Nothing exemplifies the revolutionaries’ pitfalls and failures as well as the ill-fated Tahrir Square sit-in of July 2011. Amid feelings that the revolution had stalled under military rule, the revolutionary groups repaired to their favorite tactic: a tent camp in the center of Cairo. But unlike the initial uprising demanding Mubarak leave the presidency, this time the goals were diffuse and hazy. Protesters called for prosecution of members of the former regime, including hanging Mubarak, but other arguments were presented poorly. The protesters gathered under the conveniently ambiguous slogan “The Revolution First.” Once they were stuck in the square — in the sweltering weather of Cairo in July — they couldn’t back down. Each group was concerned about looking somehow less revolutionary than the others. The sit-in lacked public support and petered out. The memory of the July sit-in, like so much from that decisive year, will likely wither into oblivion. It was one of many missteps. But by focusing a chapter around it (“Stuck in the Square”), by describing the way the revolutionaries argued among themselves and aimlessly checked social media on their iPhones from the center of Tahrir, Cambanis makes clear what exactly went wrong, giving a microcosmic preview of the ways the revolution would falter. Every political organizing meeting in Cairo that devolved into pointless bickering under a cloud of cigarette smoke feels like a tragic missed connection — what if that one had only worked out?

To gain power, the forces seeking deep change must act collectively and purposefully. Unfortunately for them, the organizations and routines through which they would do those things do not exist, and they are difficult and costly to create. Even when participants agree on the broad objectives, inevitable and frequent disputes over the details—and, crucially, the procedures by which those disputes will be resolved—hamper efforts to convert shared intentions into effective action. Absent prior routines for taxing and policing members, free-rider problems abound. Organizations that have already solved some of these problems—in Egypt in 2011, the Muslim Brotherhood—enjoy significant advantages over their aspiring civic collaborators and rivals, but they rarely match the capacity of their bureaucratized rivals within state.

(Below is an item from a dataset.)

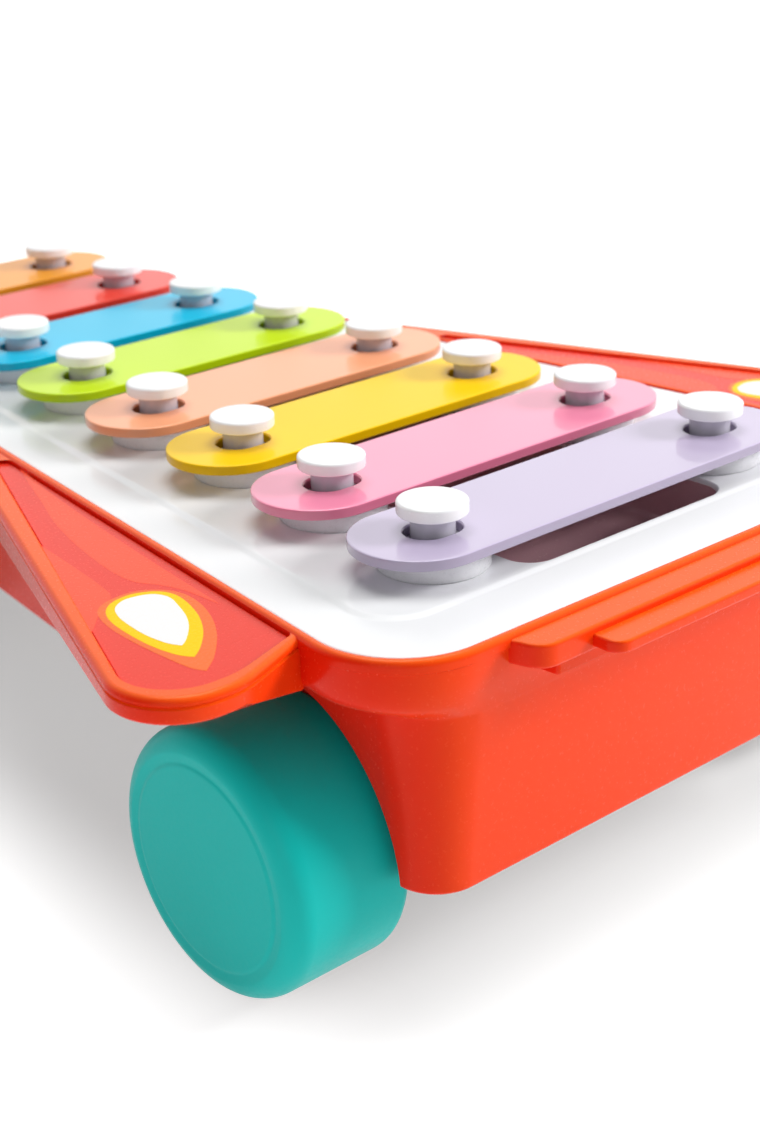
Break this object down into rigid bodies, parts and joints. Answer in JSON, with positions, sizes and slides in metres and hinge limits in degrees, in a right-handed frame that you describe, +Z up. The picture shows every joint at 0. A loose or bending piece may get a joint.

So, in most cases most of the time, even when incumbents are unloved and frustrations abound, the revolutionary moment never emerges. And in the rare instances that it does, incumbent power-holders usually manage to repress it or ride it out. These outcomes have less to do with the attraction of the underlying ideas and individuals than the power of prior organization. Routines are hard to create, and then hard to dislodge once created.